Comprehensive Summary
Natural language processing (NLP) can extract valuable insights from clinical notes, aiding in developing personalized physical rehabilitation plans. Sivarajkumar et al. developed NLP algorithms to extract rehabilitation exercise information from clinical notes of stroke patients. First, these rehabilitation exercises were represented through a comprehensive clinical ontology. Then, 3 clinical experts annotated 300 randomly selected sections of clinical notes, divided into training and testing datasets. Finally, they developed rules-based NLP algorithms, machine learning–based NLP algorithms, and large language model (LLM)–based NLP algorithms, and evaluated their ability to extract exercise-related information. Overall, the rules- based NLP algorithm performed best at retrieving exercise concepts, particularly duration, sets, and reps.
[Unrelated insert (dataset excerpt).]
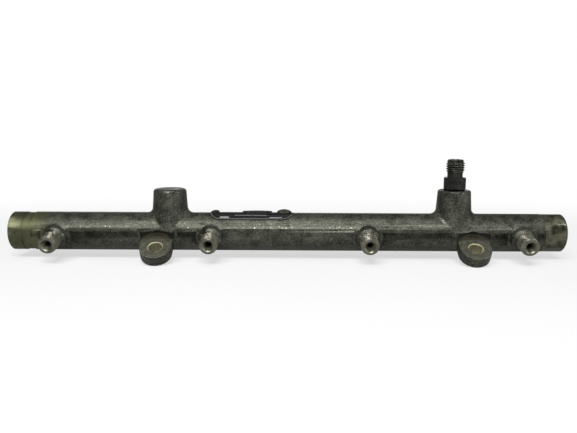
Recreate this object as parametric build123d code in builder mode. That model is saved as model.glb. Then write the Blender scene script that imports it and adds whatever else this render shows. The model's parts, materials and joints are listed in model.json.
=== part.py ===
from build123d import *
import os
from math import cos, radians, sin, tan

os.makedirs("parts", exist_ok=True)

# Common-rail fuel rail: one drop-forged body with its outlets, bosses and mounting eyes, a screw-in
# pipe adapter in one boss, and a foil label. X runs along the rail from the mouth of its left port,
# Z is up through the bosses, and the outlets face -Y. Threads are drawn at their pitch diameter.

# Rail body
rail_length = 367.8
rail_radius = 12.75
gallery_radius = 5.0
flash_band_height = 4.4       # flat left along the parting plane where the flash was trimmed
flash_band_proud = 0.12

# Turned ends and their ports
left_collar_radius = 12.7
left_collar_length = 9.2
left_relief_radius = 12.35
left_turned_length = 15.4
right_collar_radius = 12.55
right_turned_length = 14.8
collar_chamfer = 0.7
port_radius = 8.51            # M18 x 1.5
port_thread_length = 15.0
port_chamfer = 1.0
drill_point_angle = 118.0

# Top bosses
left_boss_x = 105.2
right_boss_from_right = 72.8
boss_height = 28.75
boss_top_radius = 10.75
boss_draft = 3.8
boss_root_fillet = 4.0
left_boss_rim_fillet = 1.9    # a blank boss, as forged
right_boss_rim_fillet = 1.1
boss_drilling_radius = 2.0

# Outlets
left_outlet_places = (31.1, 133.4)
right_outlets_from_right = (131.2, 29.6)
outlet_tilt = 10.0            # below the horizontal
outlet_length = 28.1          # from the rail's axis to the sealing face
outlet_thread_radius = 5.51   # M12 x 1.5
outlet_tip_chamfer = 0.6
outlet_relief_radius = 5.1
outlet_relief_length = 1.6
outlet_pad_distance = 15.4
outlet_pad_radius = 7.3
outlet_pad_draft = 8.0
outlet_pad_fillet = 1.5
outlet_bore_radius = 1.5
outlet_seat_radius = 3.8
seat_angle = 60.0

# Mounting eyes
left_eye_x = 98.6
right_eye_from_right = 62.5
eye_axis_elevation = 60.0     # of the bolt's axis, above the horizontal on the outlets' side
eye_offset = 21.4             # bolt axis to rail axis
eye_pad_height = 4.6          # pad face above the plane that holds the rail's axis
eye_thickness = 8.2
eye_radius = 10.2
eye_bore_radius = 4.5
eye_bore_chamfer = 0.5
eye_root_fillet = 3.0
eye_edge_fillet = 1.8
eye_shoulder_height = 2.1     # top of the forged shoulder, above the parting plane
spot_face_radius = 12.1
spot_face_reach = 14.0

# Screw-in adapter
adapter_shank_radius = 5.51   # M12 x 1.5
adapter_shank_clearance = 0.05
adapter_shank_length = 12.0
adapter_hole_spare = 1.0
adapter_shank_chamfer = 1.0
adapter_collar_radius = 6.7
adapter_collar_height = 0.7
adapter_hex_flats = 14.0
adapter_hex_height = 7.8
adapter_hex_face_radius = 6.8
adapter_hex_chamfer_angle = 30.0
adapter_hex_turn = 8.0        # of one corner from the outlets' side towards the right port
adapter_neck_radius = 5.0
adapter_neck_length = 3.4
adapter_thread_radius = 5.51  # M12 x 1.5
adapter_thread_length = 8.5
adapter_tip_chamfer = 0.95
adapter_bore_radius = 1.5
adapter_seat_radius = 3.6

# Foil label, lifted in three buckles along its back
label_start = 131.8
label_length = 56.0
label_width = 14.8
label_thickness = 0.2
label_gap = 0.03
label_buckles = ((0.6, 5.0, 1.3), (21.8, 19.5, 0.5), (45.2, 9.2, 2.3))  # start, length, rise
label_buckle_front = 1.8      # from the middle line to their front

# Worked out from the sizes above
right_boss_x = rail_length - right_boss_from_right
outlet_places = left_outlet_places + tuple(rail_length - distance for distance in right_outlets_from_right)
eye_places = (left_eye_x, rail_length - right_eye_from_right)
outlet_direction = Vector(0, -cos(radians(outlet_tilt)), -sin(radians(outlet_tilt)))
eye_direction = Vector(0, -cos(radians(eye_axis_elevation)), sin(radians(eye_axis_elevation)))
eye_outward = Vector(0, -sin(radians(eye_axis_elevation)), -cos(radians(eye_axis_elevation)))
port_point_length = (port_radius - gallery_radius) / tan(radians(drill_point_angle / 2))


def outlet_plane(x, distance=0.0):
    """Plane square to an outlet, at a distance from the rail's axis."""
    origin = Vector(x, 0, 0) + outlet_direction * distance
    return Plane(origin=origin, x_dir=(1, 0, 0), z_dir=outlet_direction)


def eye_plane(x, height=0.0):
    """Plane square to a mounting bolt, at a height above the pad; its Y points at the rail."""
    origin = Vector(x, 0, 0) + eye_outward * eye_offset + eye_direction * (eye_pad_height + height)
    return Plane(origin=origin, x_dir=(1, 0, 0), z_dir=eye_direction)


# One forged eye, built at x = 0: a tongue with a round nose, rounded below, its shoulder cut off
# level just above the parting plane
with BuildPart() as eye_blank:
    with BuildSketch(eye_plane(0, spot_face_reach)):
        Circle(eye_radius)
        with Locations((0, eye_offset / 2)):
            Rectangle(2 * eye_radius, eye_offset)
    extrude(amount=-spot_face_reach - eye_thickness)
    underside = eye_blank.faces().sort_by(Axis((0, 0, 0), eye_direction))[0]
    rail_side = underside.edges().sort_by(Axis.Y)[-1]
    fillet(underside.edges() - [rail_side], eye_edge_fillet)
    with BuildSketch(Plane.XY.offset(eye_shoulder_height)):
        with Locations((0, -eye_offset)):
            Rectangle(4 * eye_radius, 3 * eye_offset)
    extrude(amount=2 * spot_face_reach, mode=Mode.SUBTRACT)

# The forged and machined body
with BuildPart() as rail_body:
    with BuildSketch(Plane.YZ.offset(left_turned_length)):
        Circle(rail_radius)
    extrude(amount=rail_length - left_turned_length - right_turned_length)

    # Top bosses, drafted, each blended into the tube
    for boss_x, rim_fillet in ((left_boss_x, left_boss_rim_fillet), (right_boss_x, right_boss_rim_fillet)):
        with BuildSketch(Plane.XY.offset(boss_height)):
            with Locations((boss_x, 0)):
                Circle(boss_top_radius)
        extrude(amount=-boss_height, taper=-boss_draft)
        boss_root = rail_body.edges(Select.LAST).filter_by(GeomType.BSPLINE)
        fillet(boss_root, boss_root_fillet)
        boss_top = rail_body.faces().sort_by_distance((boss_x, 0, boss_height))[0]
        fillet(boss_top.edges(), rim_fillet)

    # Mounting eyes, blended into the tube at the sides and below
    for eye_x in eye_places:
        with Locations((eye_x, 0, 0)):
            add(eye_blank.part)
        eye_root = rail_body.edges(Select.LAST).filter_by(
            lambda edge: abs(edge.center().X - eye_x) < eye_radius + 1
            and edge.center().Z < eye_shoulder_height - 0.5
            and abs(Vector(0, edge.center().Y, edge.center().Z).length - rail_radius) < 0.1)
        fillet(eye_root, eye_root_fillet)

    # Outlets: a drafted pad on the tube, then the turned nipple
    for outlet_x in outlet_places:
        with BuildSketch(outlet_plane(outlet_x, outlet_pad_distance)):
            Circle(outlet_pad_radius)
        extrude(amount=-outlet_pad_distance, taper=-outlet_pad_draft)
        pad_root = rail_body.edges(Select.LAST).filter_by(GeomType.BSPLINE)
        fillet(pad_root, outlet_pad_fillet)
        with BuildSketch(outlet_plane(outlet_x, outlet_pad_distance)):
            Circle(outlet_relief_radius)
        extrude(amount=outlet_relief_length)
        thread_start = outlet_pad_distance + outlet_relief_length
        with BuildSketch(outlet_plane(outlet_x, thread_start)):
            Circle(outlet_thread_radius)
        extrude(amount=outlet_length - thread_start)
        tip = rail_body.faces().sort_by_distance(outlet_plane(outlet_x, outlet_length).origin)[0]
        chamfer(tip.edges(), outlet_tip_chamfer)

    # Trimmed flash along the parting plane, front and back
    with BuildSketch(Plane.YZ.offset(left_turned_length)):
        Rectangle(2 * (rail_radius + flash_band_proud), flash_band_height)
        Circle(gallery_radius, mode=Mode.SUBTRACT)
    extrude(amount=rail_length - left_turned_length - right_turned_length)

    # Turned ends
    with BuildSketch(Plane.XZ):
        with BuildLine():
            Polyline(
                (0, 0), (0, left_collar_radius - collar_chamfer), (collar_chamfer, left_collar_radius),
                (left_collar_length, left_collar_radius), (left_collar_length, left_relief_radius),
                (left_turned_length, left_relief_radius), (left_turned_length, 0), close=True)
        make_face()
        with BuildLine():
            Polyline(
                (rail_length, 0), (rail_length, right_collar_radius - collar_chamfer),
                (rail_length - collar_chamfer, right_collar_radius),
                (rail_length - right_turned_length, right_collar_radius),
                (rail_length - right_turned_length, 0), close=True)
        make_face()
    revolve(axis=Axis.X)

    # Gallery with its two threaded ports
    port_end = port_thread_length + port_point_length
    with BuildSketch(Plane.XZ):
        with BuildLine():
            Polyline(
                (0, 0), (0, port_radius + port_chamfer), (port_chamfer, port_radius),
                (port_thread_length, port_radius), (port_end, gallery_radius),
                (rail_length - port_end, gallery_radius),
                (rail_length - port_thread_length, port_radius),
                (rail_length - port_chamfer, port_radius),
                (rail_length, port_radius + port_chamfer), (rail_length, 0), close=True)
        make_face()
    revolve(axis=Axis.X, mode=Mode.SUBTRACT)

    # Outlet drillings with their pipe seats
    for outlet_x in outlet_places:
        with Locations(outlet_plane(outlet_x, outlet_length)):
            CounterSinkHole(outlet_bore_radius, outlet_seat_radius, outlet_length, seat_angle)

    # Spot faces and bolt holes of the eyes
    for eye_x in eye_places:
        with BuildSketch(eye_plane(eye_x)):
            Circle(spot_face_radius)
        extrude(amount=spot_face_reach, mode=Mode.SUBTRACT)
        with Locations(eye_plane(eye_x)):
            CounterSinkHole(eye_bore_radius, eye_bore_radius + eye_bore_chamfer, 2 * eye_thickness, 90)

    # Tapped hole for the adapter, drilled on into the gallery
    with Locations((right_boss_x, 0, boss_height)):
        CounterBoreHole(
            boss_drilling_radius, adapter_shank_radius + adapter_shank_clearance,
            adapter_shank_length + adapter_hole_spare, boss_height)

# Screw-in adapter: a hexagon with its corners turned off, then the turned lengths through it
hex_bottom = boss_height + adapter_collar_height
hex_top = hex_bottom + adapter_hex_height
neck_top = hex_top + adapter_neck_length
adapter_top = neck_top + adapter_thread_length
hex_corner_radius = adapter_hex_flats / 2 / cos(radians(30))
hex_corner_drop = (hex_corner_radius - adapter_hex_face_radius) * tan(radians(adapter_hex_chamfer_angle))
adapter_axis = Axis((right_boss_x, 0, 0), (0, 0, 1))
adapter_section = Plane(origin=(right_boss_x, 0, 0), x_dir=(1, 0, 0), z_dir=(0, -1, 0))

with BuildPart() as adapter:
    with BuildSketch(Plane((right_boss_x, 0, hex_bottom))):
        RegularPolygon(hex_corner_radius, 6, rotation=adapter_hex_turn - 90)
    extrude(amount=adapter_hex_height)
    with BuildSketch(adapter_section):
        with BuildLine():
            Polyline(
                (0, hex_bottom), (adapter_hex_face_radius, hex_bottom),
                (hex_corner_radius, hex_bottom + hex_corner_drop),
                (hex_corner_radius, hex_top - hex_corner_drop),
                (adapter_hex_face_radius, hex_top), (0, hex_top), close=True)
        make_face()
    revolve(axis=adapter_axis, mode=Mode.INTERSECT)
    with BuildSketch(adapter_section):
        with BuildLine():
            Polyline(
                (0, boss_height - adapter_shank_length),
                (adapter_shank_radius - adapter_shank_chamfer, boss_height - adapter_shank_length),
                (adapter_shank_radius, boss_height - adapter_shank_length + adapter_shank_chamfer),
                (adapter_shank_radius, boss_height), (adapter_collar_radius, boss_height),
                (adapter_collar_radius, hex_bottom), (adapter_neck_radius, hex_bottom),
                (adapter_neck_radius, neck_top), (adapter_thread_radius, neck_top),
                (adapter_thread_radius, adapter_top - adapter_tip_chamfer),
                (adapter_thread_radius - adapter_tip_chamfer, adapter_top), (0, adapter_top), close=True)
        make_face()
    revolve(axis=adapter_axis)
    with Locations((right_boss_x, 0, adapter_top)):
        CounterSinkHole(adapter_bore_radius, adapter_seat_radius, counter_sink_angle=seat_angle)

# Foil label: the skin of the tube and its buckles, cut to a rounded strip
with BuildPart() as label:
    for skin, skin_mode in ((label_thickness, Mode.ADD), (0, Mode.SUBTRACT)):
        skin_radius = rail_radius + label_gap + skin
        with BuildSketch(Plane.YZ.offset(label_start)):
            Circle(skin_radius)
        extrude(amount=label_length, mode=skin_mode)
        for buckle_offset, buckle_length, buckle_rise in label_buckles:
            buckle_start = label_start + buckle_offset - skin
            buckle_end = label_start + buckle_offset + buckle_length + skin
            with BuildSketch(Plane.XZ.offset(label_buckle_front + skin)):
                with BuildLine():
                    ThreePointArc(
                        (buckle_start, skin_radius),
                        ((buckle_start + buckle_end) / 2, skin_radius + buckle_rise),
                        (buckle_end, skin_radius))
                    Polyline(
                        (buckle_end, skin_radius), (buckle_end, 0), (buckle_start, 0),
                        (buckle_start, skin_radius))
                make_face()
            extrude(amount=-label_width, mode=skin_mode)
    with BuildSketch():
        with Locations((label_start + label_length / 2, 0)):
            SlotOverall(label_length, label_width)
    extrude(amount=2 * rail_radius, mode=Mode.INTERSECT)

rail_body.part.label = "rail_body"
adapter.part.label = "adapter"
label.part.label = "label"
export_step(rail_body.part, "parts/rail_body.step")
export_step(adapter.part, "parts/adapter.step")
export_step(label.part, "parts/label.step")
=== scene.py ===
import json
from math import cos, pi, radians, sin

import bpy
from mathutils import Matrix, Vector

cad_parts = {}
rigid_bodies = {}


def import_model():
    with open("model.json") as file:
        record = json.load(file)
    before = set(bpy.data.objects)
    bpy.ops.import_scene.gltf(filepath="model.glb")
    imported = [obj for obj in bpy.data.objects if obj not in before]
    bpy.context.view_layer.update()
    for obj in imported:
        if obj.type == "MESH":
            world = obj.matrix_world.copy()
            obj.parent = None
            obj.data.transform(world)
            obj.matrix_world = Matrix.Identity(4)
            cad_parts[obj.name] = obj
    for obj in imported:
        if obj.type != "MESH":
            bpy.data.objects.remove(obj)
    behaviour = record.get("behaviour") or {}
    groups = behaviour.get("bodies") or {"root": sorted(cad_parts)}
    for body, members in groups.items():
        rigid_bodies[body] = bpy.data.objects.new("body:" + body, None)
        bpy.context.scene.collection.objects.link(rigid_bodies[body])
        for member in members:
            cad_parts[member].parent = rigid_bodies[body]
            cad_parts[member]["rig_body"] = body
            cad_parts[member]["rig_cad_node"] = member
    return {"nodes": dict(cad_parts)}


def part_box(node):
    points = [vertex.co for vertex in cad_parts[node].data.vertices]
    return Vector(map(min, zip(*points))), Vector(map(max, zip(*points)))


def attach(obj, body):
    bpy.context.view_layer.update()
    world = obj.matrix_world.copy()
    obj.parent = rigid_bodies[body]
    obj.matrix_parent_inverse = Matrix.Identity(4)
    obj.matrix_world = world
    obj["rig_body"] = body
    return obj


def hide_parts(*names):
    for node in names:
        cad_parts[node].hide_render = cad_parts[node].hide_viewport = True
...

Gradient boosting was the most effective machine-learning model, excelling in range of motion and location detection. LLM-based approaches achieved high recall but low precision and rarely outperformed simpler algorithms. Inaccuracies in the training dataset contributed to the algorithm’s misclassifications, which might be mitigated through clinical notes’ pre-processing. More than half of the concepts were omitted due to infrequent annotation, while lack of context, abbreviations, and inconsistent numerical reporting further complicated data extraction. Although refining the rules could address some of these challenges, it also risks overfitting the training set. Future improvements should incorporate more patient variables, expand exercise concepts, diversify data sources accounting for varied styles, and ensure extensive algorithm validation.
Outcomes and Implications
Rehabilitation relies on personalized physical therapy plans, which could be assisted by predictive models evaluating treatment options and outcomes. Extracting relevant information from clinical notes using NLP techniques is a step towards developing such tools. This study reports the development and performance of several NLP algorithms in extracting exercise concepts from stroke patients’ clinical notes. While different approaches excelled in particular concepts, the rules-based NLP algorithm performed best overall. Future developments will include additional patient variables, exercise concepts, and diversifying data sources. The goal is to implement a robust standardized extraction protocol with consistency and completeness checks ensuring reliability and accuracy.